Been a avid reader of the forums for many years, learnt a lot, thanks.  But need to ask for some help on our current system.  Moved into a top floor flat (in Cornwall) about 2 years ago and for the past 2 winters have had a cold flat! The flat consists of open plan kitchen/lounge, 2 bedrooms, hall and a bathroom (added heated towel rail to help).  Each room is zoned. It is powered by a Daiken Altherma 6kw, which is about 11 years old now, with a small hot water storage tank.  I also have a MVHR installed due to getting quite a bit of condensation.

 

Have made a few changes this year with adding salus auto balancing actuators and Heatmiser NeoStat to each room.  It takes about 6 hours to feel anything through the floor or the air temp to move a degree.   It is costing us a bomb to heat this small flat. I have tried weather compensation to save some electric but takes even longer to heat up.  I have tried leaving on for a few days without set backs and still struggles.

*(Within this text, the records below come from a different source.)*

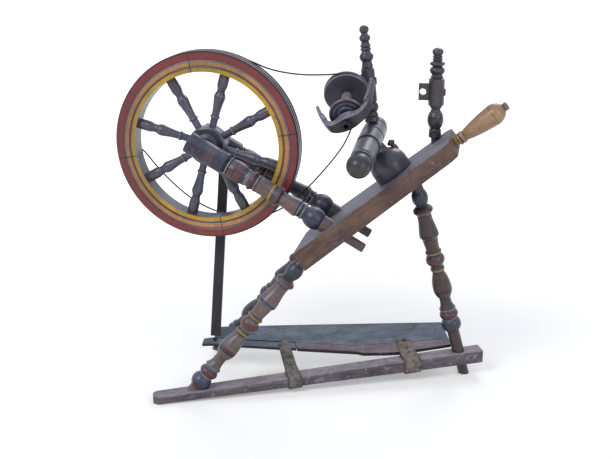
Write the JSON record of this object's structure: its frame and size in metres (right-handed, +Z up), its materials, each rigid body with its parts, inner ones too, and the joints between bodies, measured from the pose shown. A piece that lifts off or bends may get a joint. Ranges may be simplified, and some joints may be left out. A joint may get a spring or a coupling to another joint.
{
  "type": "treadle spinning wheel",
  "caption": "Treadle flyer spinning wheel: sloping table on turned legs, painted drive wheel, sliding mother-of-all with flyer and bobbin, front maiden out of its seat.",
  "frame": {"origin": "middle of the box, on the floor", "axes": "+X towards the tension handle, +Y away from the spinner, +Z up"},
  "size_m": [0.9574, 0.4368, 0.9002],
  "materials": {
    "table_wood": "worn grey top, brown sides",
    "dark_wood": "dark polished",
    "post_wood": "purple brown with painted rings",
    "rim_paint": "painted bands",
    "rail_wood": "worn",
    "board_wood": "dark grey blue",
    "strip_wood": "brown",
    "strap_leather": "dull",
    "black_wood": "matte",
    "knob_red": "satin",
    "flyer_wood": "worn",
    "iron": "dull forged",
    "thread": "spun thread",
    "light_wood": "waxed",
    "cord": "twisted cord"
  },
  "bodies": {
    "frame": {"table": "table_wood", "leg_front_left": "dark_wood", "leg_rear_left": "dark_wood", "leg_right": "dark_wood", "foot_rail": "rail_wood", "wheel_post_front": "post_wood", "wheel_post_rear": "post_wood", "axle_pins": "iron", "drive_band": "cord", "strap_left_loop": "strap_leather", "strap_right_loop": "strap_leather"},
    "wheel": {"hub": "dark_wood", "axle_crank": "iron", "felloe_1": "rim_paint", "felloe_2": "rim_paint", "felloe_3": "rim_paint", "felloe_4": "rim_paint", "spoke_1": "dark_wood", "spoke_2": "dark_wood", "spoke_3": "dark_wood", "spoke_4": "dark_wood", "spoke_5": "dark_wood", "spoke_6": "dark_wood", "spoke_7": "dark_wood", "spoke_8": "dark_wood"},
    "treadle": {"treadle_board": "board_wood", "treadle_bar": "strip_wood", "treadle_strip": "strip_wood", "strap_left": "strap_leather", "strap_right": "strap_leather", "strap_nail": "iron"},
    "footman": {"footman": "black_wood", "footman_hook": "iron"},
    "mother_of_all": {"mother_stem": "dark_wood", "mother_bar": "dark_wood", "stem_knob": "knob_red"},
    "rear_maiden": {"rear_maiden": "dark_wood", "rear_bearing": "dark_wood", "rear_peg": "dark_wood"},
    "flyer": {"flyer_arms": "flyer_wood", "flyer_spindle": "iron", "flyer_hooks": "iron", "whorl": "flyer_wood"},
    "bobbin": {"bobbin": "flyer_wood", "bobbin_thread": "thread"},
    "front_maiden": {"front_maiden": "dark_wood", "front_bearing": "dark_wood", "front_peg": "dark_wood"},
    "tension_screw": {"tension_handle": "light_wood", "tension_screw": "light_wood"}
  },
  "joints": [
    {"name": "wheel_spin", "type": "hinge", "parent": "frame", "child": "wheel", "pos_m": [-0.23921, 0.00967, 0.612], "axis": [0, 1, 0], "continuous": true},
    {"name": "treadle_rise", "type": "hinge", "parent": "frame", "child": "treadle", "pos_m": [0.00641, -0.03599, 0.03218], "axis": [0.9221, 0.3812, 0.0673], "range_deg": [0, 18]},
    {"name": "footman_swing", "type": "hinge", "parent": "treadle", "child": "footman", "pos_m": [-0.2421, 0.03464, 0.06528], "axis": [0.9221, 0.3812, 0.0673], "range_deg": [-20.66, 0]},
    {"name": "mother_slide", "type": "slide", "parent": "frame", "child": "mother_of_all", "axis": [0.7837, 0, 0.6211], "range_m": [-0.012, 0.02], "deforming": ["drive_band"]},
    {"name": "rear_maiden_twist", "type": "hinge", "parent": "mother_of_all", "child": "rear_maiden", "pos_m": [0.15829, 0.07867, 0.63947], "axis": [-0.1097, 0, 0.994], "range_deg": [-6, 6], "deforming": ["drive_band"]},
    {"name": "flyer_spin", "type": "hinge", "parent": "rear_maiden", "child": "flyer", "pos_m": [0.09109, 0.07867, 0.7612], "axis": [0.1305, -0.9293, -0.3455], "continuous": true},
    {"name": "bobbin_spin", "type": "hinge", "parent": "flyer", "child": "bobbin", "pos_m": [0.09109, 0.07867, 0.7612], "axis": [0.1305, -0.9293, -0.3455], "continuous": true},
    {"name": "front_maiden_turn", "type": "hinge", "parent": "frame", "child": "front_maiden", "pos_m": [0.30679, 0.07967, 0.63599], "axis": [0, 0, 1], "continuous": true},
    {"name": "tension_turn", "type": "hinge", "parent": "frame", "child": "tension_screw", "pos_m": [0.35884, 0.01567, 0.63984], "axis": [0.7837, 0, 0.6211], "range_deg": [-730, 1210]}
  ],
  "couplings": [
    {"joint": "footman_swing", "follows": "treadle_rise", "ratio": -1.1365},
    {"joint": "tension_turn", "follows": "mother_slide", "rad_per_m": 1047.2},
    {"joint": "flyer_spin", "follows": "wheel_spin", "ratio": -4.523}
  ]
}
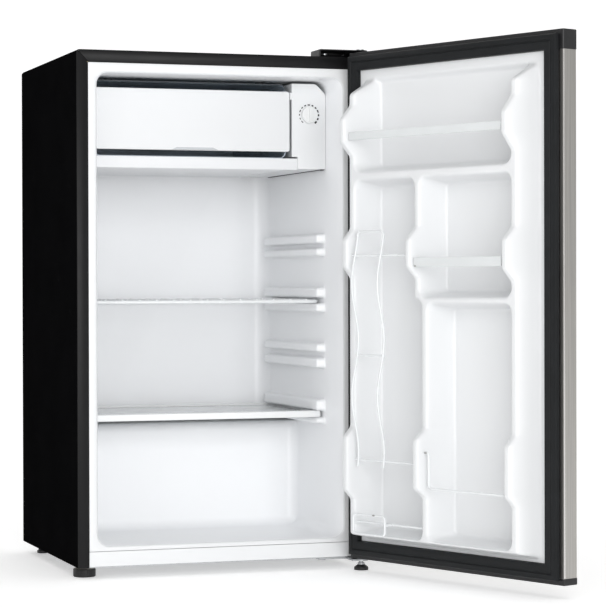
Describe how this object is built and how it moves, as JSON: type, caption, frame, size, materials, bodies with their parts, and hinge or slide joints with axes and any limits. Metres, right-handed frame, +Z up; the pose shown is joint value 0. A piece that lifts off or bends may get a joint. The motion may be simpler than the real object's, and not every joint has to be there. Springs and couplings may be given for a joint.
{
  "type": "mini fridge",
  "caption": "Free-standing compact refrigerator with a hinged, stainless-faced door, an icebox with its own flap, a thermostat dial, sliding shelves and a moulded door rack.",
  "frame": {"origin": "on the floor, under the middle of the open refrigerator's outline", "axes": "+Z up, the cabinet's front faces -Y, +X to the right as seen from the front"},
  "size_m": [0.6135, 0.8491, 0.8016],
  "materials": {
    "painted_steel": "satin",
    "rear_black": "satin",
    "zinc_steel": "satin",
    "stainless": "satin",
    "white_wire": "gloss",
    "copper_tube": "satin",
    "aluminium_sheet": "satin",
    "liner_white": "gloss",
    "flap_white": "gloss",
    "tray_white": "gloss",
    "housing_white": "gloss",
    "dial_white": "gloss",
    "trim_white": "gloss",
    "black_plastic": "matte",
    "grey_plastic": "matte",
    "insulation": "matte",
    "gasket_black": "matte",
    "magnet_strip": "matte",
    "grommet_rubber": "matte",
    "shelf_glass": "gloss",
    "clear_strip": "gloss"
  },
  "bodies": {
    "cabinet": {"outer_wrapper": "painted_steel", "back_panel": "rear_black", "base_pan": "zinc_steel", "inner_liner": "liner_white", "cabinet_foam": "insulation", "sill_panel": "liner_white", "foot_weld_nut": "zinc_steel", "rear_feet": "black_plastic", "upper_hinge_bracket": "zinc_steel", "upper_hinge_pin": "zinc_steel", "upper_hinge_cover": "black_plastic", "hinge_backing_plate": "zinc_steel", "lower_hinge_bracket": "zinc_steel", "lower_hinge_pin": "zinc_steel", "hinge_screws": "zinc_steel", "evaporator": "aluminium_sheet", "evaporator_spacers": "black_plastic", "flap_brackets": "housing_white", "tray_rails": "housing_white", "control_housing": "housing_white", "thermostat": "grey_plastic", "compressor_plate": "zinc_steel", "compressor_grommets": "grommet_rubber", "compressor_bolts": "zinc_steel", "compressor": "rear_black", "relay_cover": "black_plastic", "condenser_tube": "rear_black", "condenser_wires": "rear_black", "condenser_clips": "black_plastic", "discharge_tube": "copper_tube", "filter_drier": "copper_tube"},
    "door": {"door_skin": "stainless", "door_top_cap": "black_plastic", "door_bottom_cap": "black_plastic", "door_bushes": "grey_plastic", "door_foam": "insulation", "door_liner": "liner_white", "door_gasket": "gasket_black", "gasket_magnet": "magnet_strip", "upper_strip": "clear_strip", "lower_strip": "clear_strip", "can_rack_wire": "white_wire", "can_stop_wire": "white_wire", "bottle_wire": "white_wire"},
    "flap": {"freezer_flap": "flap_white"},
    "dial": {"dial": "dial_white", "dial_shaft": "zinc_steel"},
    "tray": {"drip_tray": "tray_white"},
    "upper_shelf": {"upper_shelf": "white_wire"},
    "lower_shelf": {"lower_shelf_glass": "shelf_glass", "lower_shelf_trims": "trim_white"},
    "left_foot": {"front_left_foot": "black_plastic", "front_left_stud": "zinc_steel"},
    "right_foot": {"front_right_foot": "zinc_steel"}
  },
  "joints": [
    {"name": "door_hinge", "type": "hinge", "parent": "cabinet", "child": "door", "pos_m": [0.1326, -0.0105, 0.4], "axis": [0, 0, 1], "range_deg": [-111.5, 18.5]},
    {"name": "flap_hinge", "type": "hinge", "parent": "cabinet", "child": "flap", "pos_m": [-0.11, 0.08, 0.734], "axis": [-1, 0, 0], "range_deg": [0, 80]},
    {"name": "dial_turn", "type": "hinge", "parent": "cabinet", "child": "dial", "pos_m": [0.078, 0.07, 0.704], "axis": [0, 1, 0], "range_deg": [-135, 135]},
    {"name": "upper_shelf_slide", "type": "slide", "parent": "cabinet", "child": "upper_shelf", "axis": [0, -1, 0], "range_m": [0, 0.14]},
    {"name": "lower_shelf_slide", "type": "slide", "parent": "cabinet", "child": "lower_shelf", "axis": [0, -1, 0], "range_m": [0, 0.14]},
    {"name": "tray_slide", "type": "slide", "parent": "cabinet", "child": "tray", "axis": [0, -1, 0], "range_m": [0, 0.25]},
    {"name": "left_foot_turn", "type": "hinge", "parent": "cabinet", "child": "left_foot", "pos_m": [-0.288, 0.054, 0], "axis": [0, 0, 1], "range_deg": [-360, 360]},
    {"name": "right_foot_turn", "type": "hinge", "parent": "cabinet", "child": "right_foot", "pos_m": [0.1326, -0.0105, 0], "axis": [0, 0, 1], "range_deg": [-360, 360]}
  ]
}
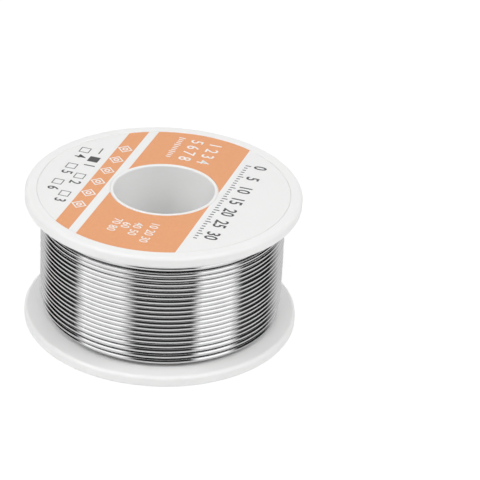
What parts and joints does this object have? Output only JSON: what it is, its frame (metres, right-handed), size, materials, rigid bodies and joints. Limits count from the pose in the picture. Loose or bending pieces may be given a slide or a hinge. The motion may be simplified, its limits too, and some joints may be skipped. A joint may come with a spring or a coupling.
{
  "type": "solder wire spool",
  "caption": "Flanged plastic spool wound full with bright flux cored solder wire, with a round label in its front recess and a plain spindle bore through the hub.",
  "frame": {"origin": "middle of the rear flange's outer face, which the spool rests on", "axes": "+Z along the spindle bore, towards the labelled flange; the spool is round about Z, and the wire's first turn leaves the barrel at +X"},
  "size_m": [0.055, 0.055, 0.029],
  "materials": {
    "spool_plastic": "white moulded polystyrene, satin",
    "label_paper": "coated paper printed with orange bands on white",
    "solder": "bright drawn tin and lead solder wire",
    "flux": "amber rosin"
  },
  "bodies": {
    "root": {"spool_front_half": "spool_plastic", "spool_rear_half": "spool_plastic", "label": "label_paper", "wire_start": "solder", "wire_inner_layers": "solder", "wire_outer_layer": "solder", "flux_core": "flux"}
  },
  "joints": []
}
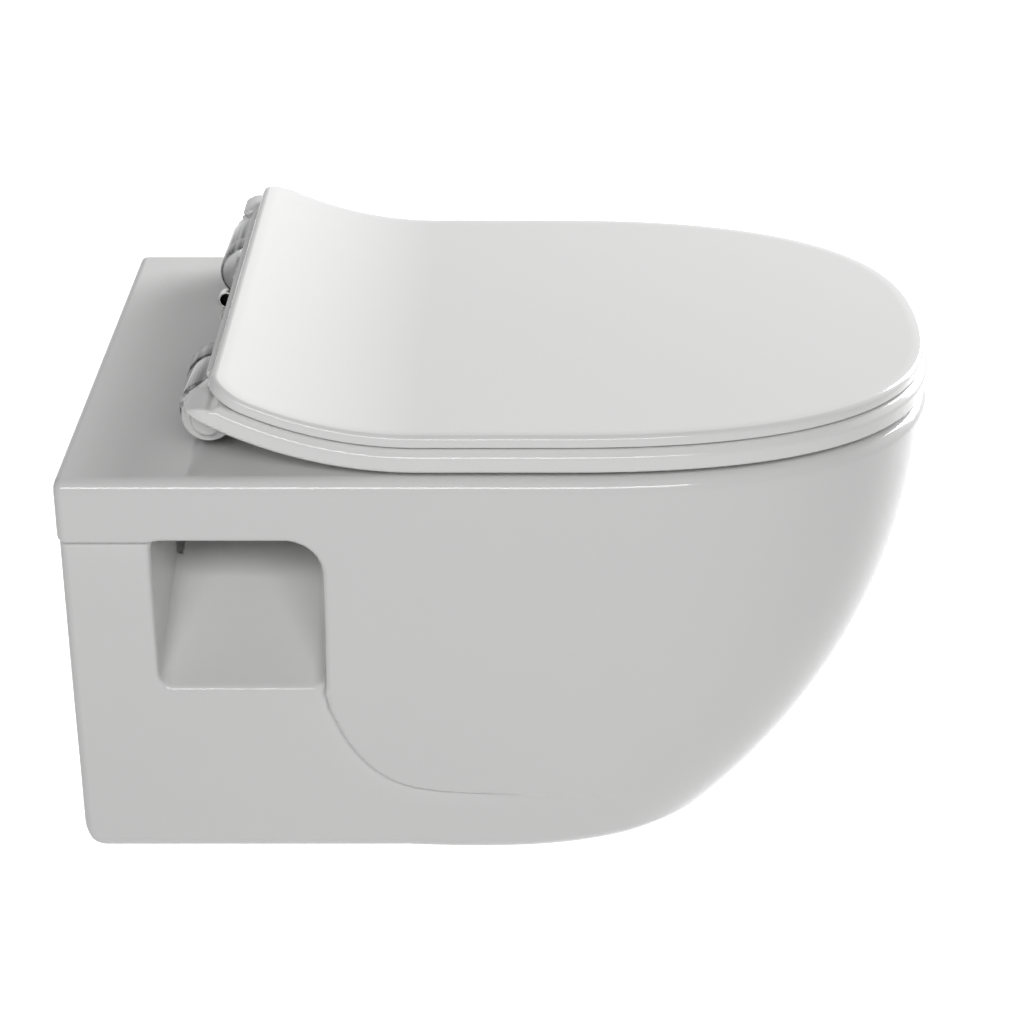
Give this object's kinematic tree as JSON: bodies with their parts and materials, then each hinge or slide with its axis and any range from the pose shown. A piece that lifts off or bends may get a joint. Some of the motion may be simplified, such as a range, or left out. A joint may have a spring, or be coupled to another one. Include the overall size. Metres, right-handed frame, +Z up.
{
  "type": "wall hung toilet",
  "caption": "Wall hung toilet: a ceramic pan with side niches for its fixings, a slim damped seat and lid kicked up at the rear, and lift-off hinges with release buttons.",
  "frame": {"origin": "on the wall plane, midway between the two fixing holes", "axes": "+Z up, +Y into the wall, +X to the right of someone facing the wall; the toilet reaches to -Y"},
  "size_m": [0.3702, 0.5019, 0.3031],
  "materials": {
    "ceramic": "glazed white sanitary ceramic",
    "seat_plastic": "polished white moulded thermoset",
    "foot_metal": "satin light grey die casting",
    "hinge_chrome": "polished",
    "button_chrome": "polished",
    "plate_steel": "brushed stainless",
    "bolt_steel": "plain stainless",
    "spring_steel": "drawn spring wire",
    "rubber": "matt black",
    "buffer_rubber": "soft white elastomer",
    "nut_plastic": "natural white nylon",
    "damper_plastic": "dark moulded",
    "shaft_plastic": "light grey acetal",
    "bush_plastic": "white acetal"
  },
  "bodies": {
    "pan_unit": {"pan": "ceramic", "plate_gasket_left": "rubber", "plate_gasket_right": "rubber", "hinge_bolt_left": "bolt_steel", "hinge_bolt_right": "bolt_steel", "hinge_plate_left": "plate_steel", "hinge_plate_right": "plate_steel", "cone_washer_left": "rubber", "cone_washer_right": "rubber", "wing_nut_left": "nut_plastic", "wing_nut_right": "nut_plastic"},
    "hinge_unit": {"hinge_foot_left": "foot_metal", "hinge_foot_right": "foot_metal", "hinge_barrel_left": "hinge_chrome", "hinge_barrel_right": "hinge_chrome", "button_spring_left": "spring_steel", "button_spring_right": "spring_steel", "seat_damper_case": "damper_plastic", "lid_damper_case": "damper_plastic"},
    "seat_unit": {"seat": "seat_plastic", "seat_damper_shaft": "shaft_plastic", "seat_bush": "bush_plastic", "seat_buffers": "buffer_rubber"},
    "lid_unit": {"lid": "seat_plastic", "lid_damper_shaft": "shaft_plastic", "lid_bush": "bush_plastic", "lid_buffers": "buffer_rubber"},
    "button_left": {"release_button_left": "button_chrome"},
    "button_right": {"release_button_right": "button_chrome"}
  },
  "joints": [
    {"name": "seat_lift_off", "type": "slide", "parent": "pan_unit", "child": "hinge_unit", "axis": [0, 0, 1], "range_m": [0, 0.035]},
    {"name": "seat_hinge", "type": "hinge", "parent": "hinge_unit", "child": "seat_unit", "pos_m": [0, -0.083, 0.104], "axis": [-1, 0, 0], "range_deg": [0, 95]},
    {"name": "lid_hinge", "type": "hinge", "parent": "seat_unit", "child": "lid_unit", "pos_m": [0, -0.083, 0.104], "axis": [1, 0, 0], "range_deg": [-100, 0]},
    {"name": "release_button_left", "type": "slide", "parent": "hinge_unit", "child": "button_left", "axis": [-1, 0, 0], "range_m": [0, 0.003], "stiffness_N_per_m": 900, "springref_m": -0.0008, "deforming": ["button_spring_left"]},
    {"name": "release_button_right", "type": "slide", "parent": "hinge_unit", "child": "button_right", "axis": [1, 0, 0], "range_m": [0, 0.003], "stiffness_N_per_m": 900, "springref_m": -0.0008, "deforming": ["button_spring_right"]}
  ]
}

I've found the original design diagram for the system and it states 50c flow temp, does this mean it has to be set at 50c flow temp for it to work correctly?? My ASHP would struggle to get to that. I'm wondering if they have designed to a boiler instead of a ASHP in the original stages?  I have attached the original manifold and flow rate diagram, plus the pipe floor plan.  I also noticed that the manifold doesn't match real life, i.e. port 1 = bedroom 1, port 2 = bedroom 2, 3 = bathroom, 4+5+6 = Lounge/Living room, 7 = Hallway

 

I am also finding that the auto balancing actuators are a bit hit and miss, and not sure they are compatible with ASHP.  Either they are fully open or seen them sometimes fully closed. I have tried contacting Salus who originally sent out a new updated firmware version, but still the same issue.  I have also recalibrated on several occasions following the steps given on this forum and the tech support.

 

 don't know where else to start, ready to pull my hair out, well the little I have left haha. Any pointers would be gratefully received.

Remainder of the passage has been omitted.